Hollywood has a long history of making great first sci-fi instalments that slowly turn into pompous, inconsequential, and increasingly mind-numbing dross as the sequels keep rolling. The Matrix went from a revolutionary cyberpunk masterpiece to an interminable slog of a philosophy dissertation in which both humans and machines alike seemed to be forever fighting a losing battle with a CGI hurricane. The Terminator franchise started out as a brutally sleek and sinuous time-travel thriller that plucked at the very heartstrings of the eternal fear of the unknown at the heart of the human condition – yet ended up as the living embodiment of what happens when Hollywood repeatedly tears the living skin off its own dead-eyed robo-franchise, as if stuck in some kind of endless corporate judgment day doom-loop. Let’s not even mention Jurassic Park, which began life as an awe-inspiring blockbuster about the dangers of unchecked scientific hubris and ended up as the prosaic tale of dinosaurs just sort-of existing in the background while we all focused heavily on a dull corporate espionage subplot about genetically modified locusts.

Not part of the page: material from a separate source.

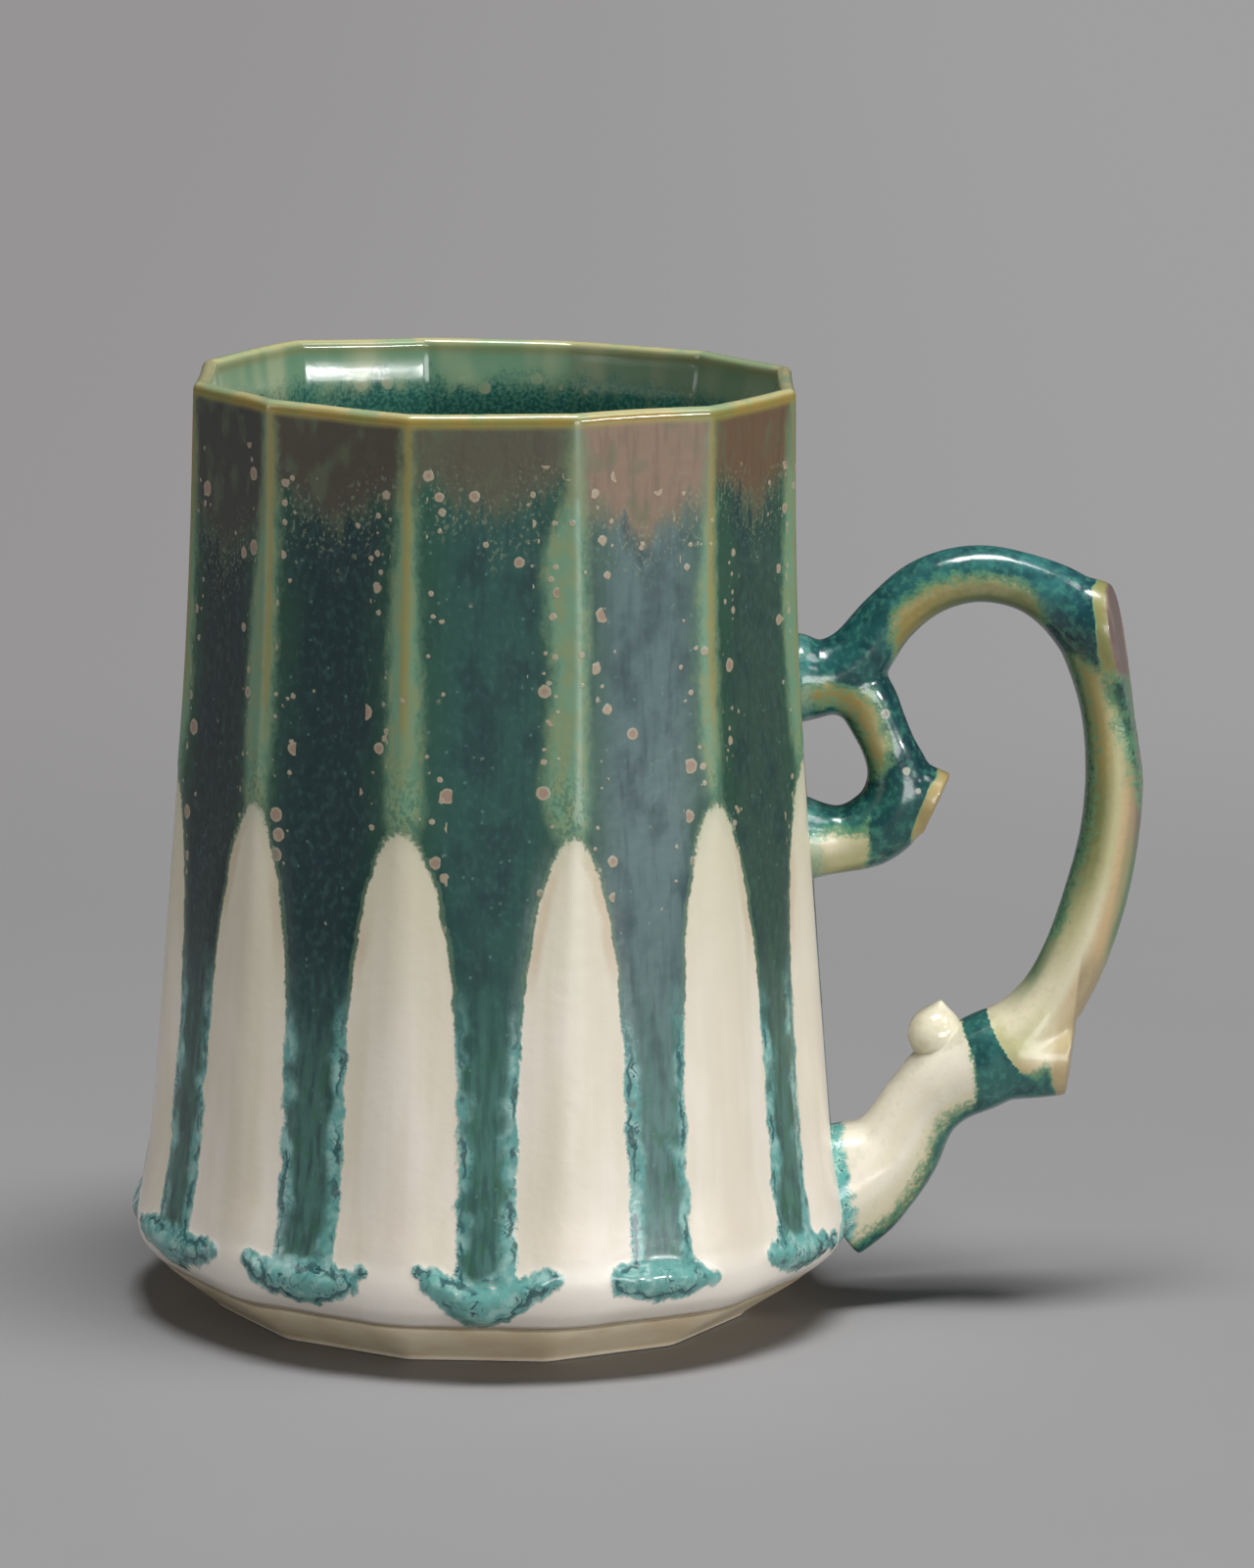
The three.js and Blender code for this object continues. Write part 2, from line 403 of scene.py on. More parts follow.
    def finish(
        self, colour: Input, rough: Input, relief: Input, depth: float
    ) -> bpy.types.Material:
        """Links the colour, the roughness and a fine relief to the shader.

        Args:
            colour: base colour.
            rough: roughness.
            relief: height of the surface, from 0 to 1.
            depth: depth of that relief.

        Returns:
            The glaze.
        """
        bump = self.node("Bump", {"Strength": 1.0, "Distance": depth * MM, "Height": relief})
        self.set(Base_Color=colour, Roughness=rough, Normal=bump.outputs["Normal"])
        return self.material


# Body


@dataclass
class BodyOutline:
    """Outline of the twelve-sided body, as its solid has it.

    Attributes:
        stations: height, radius at the ridges, rounding of the ridges and lean of the wall.
        sides: number of facets.
        samples: number of points of the curve.
        curve: smooth curve through the stations.
    """

    stations: Table = (
        (7.15, 46.8, 14, 0.5),
        (10, 49.6, 22, 0.9),
        (13, 50.3, 24, 1.1),
        (17, 49.8, 20, 1.1),
        (24, 48.7, 17, 1.0),
        (36, 47.7, 13, 0.9),
        (60, 45.9, 8, 0.6),
        (85, 44.1, 2.8, 0.3),
        (110, 42.9, 2.5, 0.1),
        (128.9, 42.4, 2.5, 0),
    )
    sides: int = 12
    samples: int = 400
    curve: Array = field(init=False)

    def __post_init__(self) -> None:
        """Draws the smooth curve through the stations."""
        knots = np.array(self.stations, float)
        self.curve = np.array([curve_through(knots, where)
                               for where in np.linspace(0, len(knots) - 1, self.samples)])

    def at(self, height: Array) -> tuple[Array, Array, Array]:
        """Radius at the ridges, rounding of the ridges and lean at each height."""
        heights = self.curve[:, 0]
        return tuple(np.interp(height, heights, self.curve[:, k]) for k in (1, 2, 3))

    def beside(self, points: Array) -> tuple[Array, Array, Array]:
        """Where points lie to the outer wall.

        Args:
            points: the points, one row each.

        Returns:
            The body's lean, the distance from its axis and the wall's own distance there.
        """
        corner, rounding, lean = self.at(points[:, 2])
        across = points[:, 0] - lean
        bearing = np.degrees(np.arctan2(across, -points[:, 1]))
        wall = faceted_radius(bearing, corner, rounding, self.sides)
        return lean, np.hypot(across, points[:, 1]), wall


def hermite(
    part: float, start: Array, end: Array, leave: Array, arrive: Array
) -> Array:
    """Point of a curve from start to end.

    Args:
        part: how far from start to end, from 0 to 1.
        start: where the curve starts.
        end: where it ends.
        leave: its slope at the start.
        arrive: its slope at the end.

    Returns:
        The point.
    """
    square, cube = part * part, part ** 3
    return ((2 * start - 2 * end + leave + arrive) * cube
            + (-3 * start + 3 * end - 2 * leave - arrive) * square + leave * part + start)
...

All of which is why Denis Villeneuve’s current efforts to bring Dune back to life on the big screen (more than four decades after the late, lamented David Lynch’s version poured psychedelic spice-soaked fever dreams into our quivering mid-80s retinas) are the subject of so much breathless anticipation and existential dread among fans. Because, damn it, Villeneuve has (as anyone who watched any of his previous films expected) done a simply incredible job of adapting Frank Herbert’s sprawling, monolithic space fantasy into not one but two synapse-crushingly epic movies of almost impossible power and majesty – operatic, awe-inspiring spectacles that somehow make interstellar feudalism, giant sandworms, and psychic drug trips feel utterly essential to the very fabric of existence, as though humanity’s ultimate destiny was always to brood majestically in the dunes while contemplating the crushing weight of prophecy.